From the first line of the data through the line containing "solar panel: bevelled", return each line exactly.

### Information supplied:
|---|
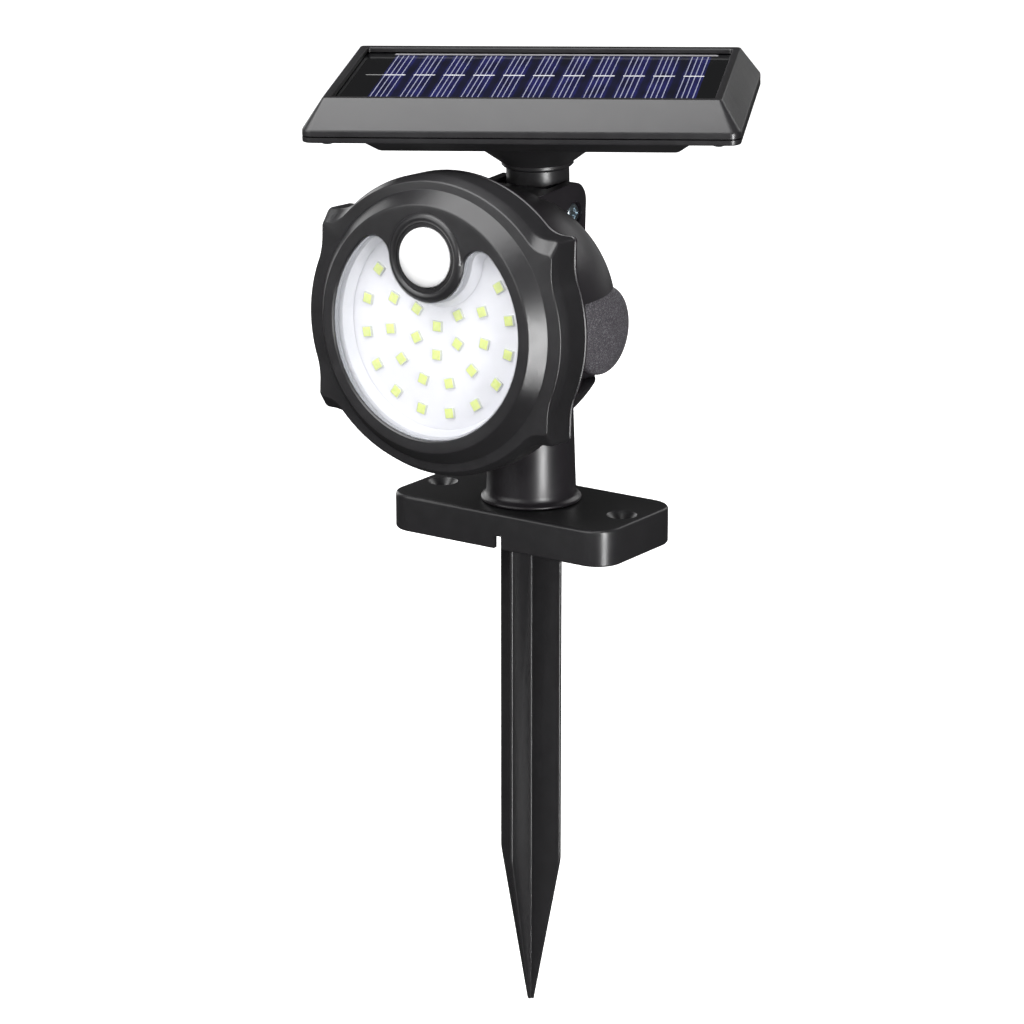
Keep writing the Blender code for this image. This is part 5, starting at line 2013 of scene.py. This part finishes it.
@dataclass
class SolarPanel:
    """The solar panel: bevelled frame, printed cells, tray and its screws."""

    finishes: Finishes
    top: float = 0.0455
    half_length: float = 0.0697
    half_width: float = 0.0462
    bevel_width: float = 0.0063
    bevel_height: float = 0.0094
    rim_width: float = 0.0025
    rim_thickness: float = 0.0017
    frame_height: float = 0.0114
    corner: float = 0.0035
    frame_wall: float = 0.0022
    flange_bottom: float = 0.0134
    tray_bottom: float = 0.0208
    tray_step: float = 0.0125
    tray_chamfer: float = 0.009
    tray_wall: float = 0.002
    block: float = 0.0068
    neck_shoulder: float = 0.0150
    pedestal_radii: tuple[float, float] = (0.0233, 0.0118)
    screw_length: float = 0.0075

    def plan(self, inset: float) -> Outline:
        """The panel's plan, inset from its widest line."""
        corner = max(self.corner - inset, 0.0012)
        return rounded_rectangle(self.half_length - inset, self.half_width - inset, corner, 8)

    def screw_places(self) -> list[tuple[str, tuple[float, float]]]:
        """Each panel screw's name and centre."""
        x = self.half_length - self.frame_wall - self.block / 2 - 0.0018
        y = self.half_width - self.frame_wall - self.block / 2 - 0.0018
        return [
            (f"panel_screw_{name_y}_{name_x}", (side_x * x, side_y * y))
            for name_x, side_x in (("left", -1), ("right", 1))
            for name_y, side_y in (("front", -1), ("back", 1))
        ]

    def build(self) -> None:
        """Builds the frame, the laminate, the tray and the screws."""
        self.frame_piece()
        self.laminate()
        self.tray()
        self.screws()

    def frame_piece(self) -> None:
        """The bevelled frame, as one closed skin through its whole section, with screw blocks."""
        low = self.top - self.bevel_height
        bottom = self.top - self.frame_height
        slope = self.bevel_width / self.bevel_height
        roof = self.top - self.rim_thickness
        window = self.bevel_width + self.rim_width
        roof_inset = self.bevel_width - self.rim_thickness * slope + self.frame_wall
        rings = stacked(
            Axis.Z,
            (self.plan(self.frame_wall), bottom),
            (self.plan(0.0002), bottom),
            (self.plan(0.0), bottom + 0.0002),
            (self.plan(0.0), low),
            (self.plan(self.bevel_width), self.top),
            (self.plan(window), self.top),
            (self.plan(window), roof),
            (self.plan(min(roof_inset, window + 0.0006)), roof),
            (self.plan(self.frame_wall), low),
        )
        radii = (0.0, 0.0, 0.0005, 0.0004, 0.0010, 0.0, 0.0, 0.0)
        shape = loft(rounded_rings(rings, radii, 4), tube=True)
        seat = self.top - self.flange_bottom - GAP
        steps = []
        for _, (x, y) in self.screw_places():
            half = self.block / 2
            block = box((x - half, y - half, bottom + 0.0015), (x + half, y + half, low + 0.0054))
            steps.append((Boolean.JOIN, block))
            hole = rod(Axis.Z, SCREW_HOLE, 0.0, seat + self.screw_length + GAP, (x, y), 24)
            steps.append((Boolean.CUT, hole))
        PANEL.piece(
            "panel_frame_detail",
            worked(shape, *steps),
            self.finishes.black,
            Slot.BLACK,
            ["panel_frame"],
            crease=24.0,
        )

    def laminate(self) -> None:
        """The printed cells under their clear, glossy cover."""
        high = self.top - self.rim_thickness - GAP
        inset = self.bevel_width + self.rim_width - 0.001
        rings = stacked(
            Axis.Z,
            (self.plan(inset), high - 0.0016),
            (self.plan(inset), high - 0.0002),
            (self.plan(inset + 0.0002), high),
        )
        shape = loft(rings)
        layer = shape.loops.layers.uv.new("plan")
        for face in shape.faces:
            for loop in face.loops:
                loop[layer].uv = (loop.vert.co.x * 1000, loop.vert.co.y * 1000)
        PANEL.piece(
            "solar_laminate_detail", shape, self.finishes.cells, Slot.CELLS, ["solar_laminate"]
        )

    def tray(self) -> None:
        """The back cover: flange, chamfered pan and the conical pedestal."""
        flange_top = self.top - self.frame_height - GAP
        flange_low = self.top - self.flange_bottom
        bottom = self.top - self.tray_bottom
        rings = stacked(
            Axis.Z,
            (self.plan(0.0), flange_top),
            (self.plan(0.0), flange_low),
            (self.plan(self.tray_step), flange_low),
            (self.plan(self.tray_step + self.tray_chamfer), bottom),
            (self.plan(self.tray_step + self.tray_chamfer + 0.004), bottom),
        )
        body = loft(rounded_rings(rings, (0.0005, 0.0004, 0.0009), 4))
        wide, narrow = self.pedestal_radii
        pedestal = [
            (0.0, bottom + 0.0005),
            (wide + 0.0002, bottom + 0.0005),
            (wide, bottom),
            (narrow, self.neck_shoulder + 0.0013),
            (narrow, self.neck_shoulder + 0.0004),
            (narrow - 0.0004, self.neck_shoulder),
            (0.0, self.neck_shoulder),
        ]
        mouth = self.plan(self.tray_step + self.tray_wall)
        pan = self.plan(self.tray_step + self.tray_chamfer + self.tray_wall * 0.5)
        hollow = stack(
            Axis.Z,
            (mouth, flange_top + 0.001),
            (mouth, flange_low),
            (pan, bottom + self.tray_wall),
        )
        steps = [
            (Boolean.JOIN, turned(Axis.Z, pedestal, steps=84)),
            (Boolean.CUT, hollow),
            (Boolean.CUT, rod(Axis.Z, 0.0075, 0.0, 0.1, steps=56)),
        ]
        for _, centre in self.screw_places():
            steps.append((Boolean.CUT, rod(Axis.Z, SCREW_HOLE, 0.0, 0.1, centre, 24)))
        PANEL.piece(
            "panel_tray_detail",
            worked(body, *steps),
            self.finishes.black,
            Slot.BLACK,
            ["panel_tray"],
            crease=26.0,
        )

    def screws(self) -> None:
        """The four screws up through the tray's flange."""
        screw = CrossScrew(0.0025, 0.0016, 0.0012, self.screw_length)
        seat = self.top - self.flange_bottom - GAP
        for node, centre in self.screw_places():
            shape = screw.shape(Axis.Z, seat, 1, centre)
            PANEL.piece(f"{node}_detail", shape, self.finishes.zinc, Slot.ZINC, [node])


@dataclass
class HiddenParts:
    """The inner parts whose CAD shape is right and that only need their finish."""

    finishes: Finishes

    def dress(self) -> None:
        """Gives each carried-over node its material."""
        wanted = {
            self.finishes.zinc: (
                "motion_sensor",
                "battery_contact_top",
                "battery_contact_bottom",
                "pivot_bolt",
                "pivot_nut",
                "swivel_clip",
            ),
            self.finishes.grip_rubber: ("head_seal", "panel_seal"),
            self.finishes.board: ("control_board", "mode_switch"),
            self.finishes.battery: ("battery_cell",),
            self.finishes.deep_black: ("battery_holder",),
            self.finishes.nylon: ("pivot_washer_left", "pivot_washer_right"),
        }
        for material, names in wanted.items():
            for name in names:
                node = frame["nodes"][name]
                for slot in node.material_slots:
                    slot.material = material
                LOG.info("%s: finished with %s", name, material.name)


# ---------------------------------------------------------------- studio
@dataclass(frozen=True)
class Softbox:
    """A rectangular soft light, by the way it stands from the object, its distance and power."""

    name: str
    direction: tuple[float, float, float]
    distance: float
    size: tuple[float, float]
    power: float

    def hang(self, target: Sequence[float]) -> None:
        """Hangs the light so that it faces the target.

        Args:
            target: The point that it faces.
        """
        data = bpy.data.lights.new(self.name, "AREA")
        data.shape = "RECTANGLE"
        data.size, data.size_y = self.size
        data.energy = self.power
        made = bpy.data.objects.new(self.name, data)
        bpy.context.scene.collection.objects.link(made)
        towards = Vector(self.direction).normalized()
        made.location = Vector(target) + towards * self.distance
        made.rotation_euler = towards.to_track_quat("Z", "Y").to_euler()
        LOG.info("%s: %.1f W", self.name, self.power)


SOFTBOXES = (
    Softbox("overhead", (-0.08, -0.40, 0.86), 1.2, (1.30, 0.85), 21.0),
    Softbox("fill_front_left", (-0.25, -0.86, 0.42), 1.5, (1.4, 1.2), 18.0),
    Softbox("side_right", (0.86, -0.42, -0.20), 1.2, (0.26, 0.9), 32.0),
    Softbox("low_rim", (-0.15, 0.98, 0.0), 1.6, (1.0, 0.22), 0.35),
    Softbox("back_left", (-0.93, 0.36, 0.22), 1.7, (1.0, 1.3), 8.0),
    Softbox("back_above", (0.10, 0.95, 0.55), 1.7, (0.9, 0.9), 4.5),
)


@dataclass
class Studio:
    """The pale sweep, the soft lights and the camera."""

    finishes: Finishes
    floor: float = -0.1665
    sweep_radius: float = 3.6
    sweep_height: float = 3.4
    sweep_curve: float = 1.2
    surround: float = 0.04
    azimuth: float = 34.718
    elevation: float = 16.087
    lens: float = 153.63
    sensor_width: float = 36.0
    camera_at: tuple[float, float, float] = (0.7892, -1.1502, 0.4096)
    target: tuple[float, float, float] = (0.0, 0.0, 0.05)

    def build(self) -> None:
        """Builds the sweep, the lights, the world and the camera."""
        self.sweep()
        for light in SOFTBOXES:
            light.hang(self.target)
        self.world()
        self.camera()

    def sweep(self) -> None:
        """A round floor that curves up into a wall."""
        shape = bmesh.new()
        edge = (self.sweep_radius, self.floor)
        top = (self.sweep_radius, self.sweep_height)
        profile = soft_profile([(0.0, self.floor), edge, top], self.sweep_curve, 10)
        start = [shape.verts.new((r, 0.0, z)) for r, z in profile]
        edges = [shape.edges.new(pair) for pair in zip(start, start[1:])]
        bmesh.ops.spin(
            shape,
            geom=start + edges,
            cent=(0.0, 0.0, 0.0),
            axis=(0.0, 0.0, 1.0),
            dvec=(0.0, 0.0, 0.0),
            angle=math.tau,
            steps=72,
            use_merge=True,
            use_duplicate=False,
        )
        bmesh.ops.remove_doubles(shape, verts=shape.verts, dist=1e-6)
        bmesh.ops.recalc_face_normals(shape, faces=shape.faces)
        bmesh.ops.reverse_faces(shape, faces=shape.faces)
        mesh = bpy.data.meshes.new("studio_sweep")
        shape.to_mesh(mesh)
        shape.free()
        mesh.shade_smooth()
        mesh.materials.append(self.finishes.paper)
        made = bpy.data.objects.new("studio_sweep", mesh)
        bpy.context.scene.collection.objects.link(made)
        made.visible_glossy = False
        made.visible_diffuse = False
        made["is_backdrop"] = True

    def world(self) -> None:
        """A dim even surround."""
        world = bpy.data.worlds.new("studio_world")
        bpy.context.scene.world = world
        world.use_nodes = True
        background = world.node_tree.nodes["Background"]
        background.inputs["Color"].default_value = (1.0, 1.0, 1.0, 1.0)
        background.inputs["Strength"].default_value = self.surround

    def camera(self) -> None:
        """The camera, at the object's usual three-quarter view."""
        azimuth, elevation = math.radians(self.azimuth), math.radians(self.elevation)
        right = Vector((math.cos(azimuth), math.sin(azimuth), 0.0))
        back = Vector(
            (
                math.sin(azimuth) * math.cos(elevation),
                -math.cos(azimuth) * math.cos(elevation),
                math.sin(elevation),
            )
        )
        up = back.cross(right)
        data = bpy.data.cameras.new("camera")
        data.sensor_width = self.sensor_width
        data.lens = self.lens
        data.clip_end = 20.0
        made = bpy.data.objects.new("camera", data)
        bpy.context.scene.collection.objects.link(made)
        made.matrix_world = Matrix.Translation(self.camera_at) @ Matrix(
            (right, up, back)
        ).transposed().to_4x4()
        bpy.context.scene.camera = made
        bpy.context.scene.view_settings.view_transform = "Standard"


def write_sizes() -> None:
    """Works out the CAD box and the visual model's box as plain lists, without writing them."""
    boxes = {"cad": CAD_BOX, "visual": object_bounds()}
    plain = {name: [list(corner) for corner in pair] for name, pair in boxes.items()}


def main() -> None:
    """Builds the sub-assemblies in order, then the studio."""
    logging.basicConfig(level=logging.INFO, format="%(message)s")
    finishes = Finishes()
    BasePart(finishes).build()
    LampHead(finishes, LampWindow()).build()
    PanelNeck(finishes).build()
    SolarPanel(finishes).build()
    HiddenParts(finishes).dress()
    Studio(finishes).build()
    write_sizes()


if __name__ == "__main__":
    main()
|---|
### Completed task:
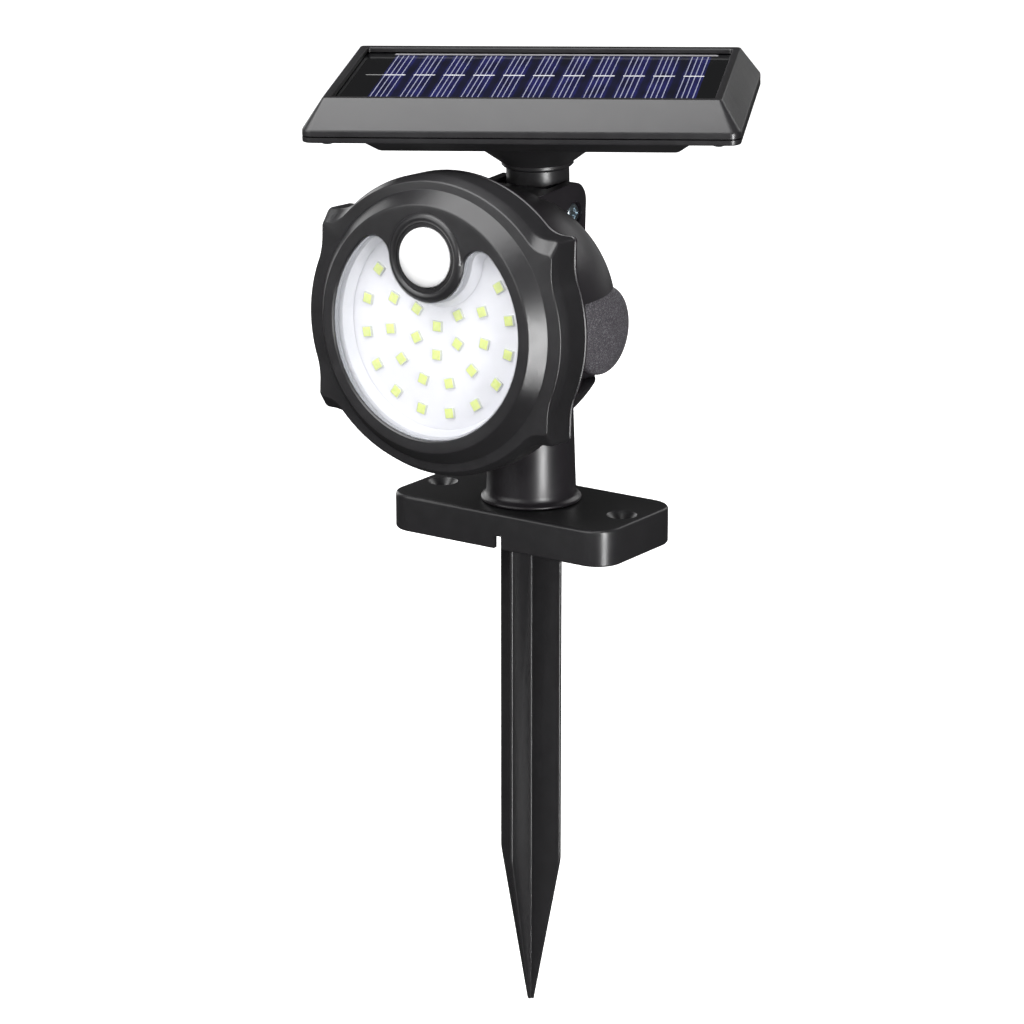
Keep writing the Blender code for this image. This is part 5, starting at line 2013 of scene.py. This part finishes it.
@dataclass
class SolarPanel:
    """The solar panel: bevelled frame, printed cells, tray and its screws."""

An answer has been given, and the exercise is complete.